American artist (born 1949)

Fred Tschida (born 1949, Saint Paul, Minnesota) is an American neon artist and professor of glass.

== Early life and education ==
While attending St. Cloud State University, Tschida interned with glass sculptor Dale Chihuly, who taught him how to work with neon. Tschida earned his M.F.A. from the University of Minnesota in 1977 and built the university's first neon studio.

== Career and work ==

Tschida's work focuses on kinetic neon sculpture. In "Light in Motion" (1980), Tschida aimed to travel "the speed of light" by mounting a 22-foot neon mast to the top of a Chevy Impala and driving on the Bonneville Salt Flats in Utah, taking a time-lapse photo of the endeavor. A photo of "Light in Motion" was featured on the cover of Glass: The UrbanGlass Art Quarterly in 1996 for an issue in which his work is profiled by glass art critic and curator William Warmus.

In 1985, Chihuly invited Tschida to teach glass art at Pilchuck Glass School and to establish the school's neon shop alongside Deborah Dohne. In 1991, his installation "Martini Glass" was featured in the American Craft Museum exhibition "Vessels: From Use to Symbol." Curator William Warmus described the intent of the "Martini Glass": "It attracts attention to the exhibition in the same way that signs on neighborhood bars are designed to lure us inside."

In 2006, Corning Museum of Glass curator Tina Oldknow described Tschida as "a mainstay of the influential glass program at Alfred University. She described his work, which involves light, gravity, electricity, mass, and atmosphere as "always inventive and exciting." In July 2007, Tschida was a Visiting Artist at Museum of Glass (Tacoma, Washington) and worked with the museum to make large glass beads for a sculpture.
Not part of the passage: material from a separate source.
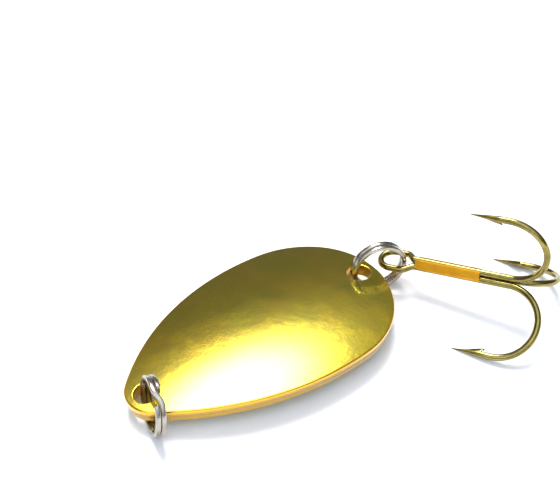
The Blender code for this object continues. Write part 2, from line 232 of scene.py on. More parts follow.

Tschida taught as Professor of Glass and Design at Alfred University until his retirement in 2015.

== Select exhibitions ==
- 1987 – Neon: New Artistic Expressions at Bruce Museum of Arts and Science, Greenwich, Connecticut
- 1991 – Vessels: From Use to Symbol, American Craft Museum, Manhattan, New York
- 2001 – Luminous Beginnings: Neon Art From the '50s, '60s and '70s., Museum of Neon Art, Glendale, California
- 2021 – CIRCLESPHERE: Alternative explorations in neon. 7A Event Space & The Art House, Wakefield, England

== Awards ==
Tschida received the 2014 Libensky/Brychtova Award from Pilchuck Glass School, which acknowledges extraordinary talent and high achievement in the world of glass and educational leadership. The award jury described Tschida as a "leading pioneer of neon as an expressive medium" who has "inspired new generations of glass artists."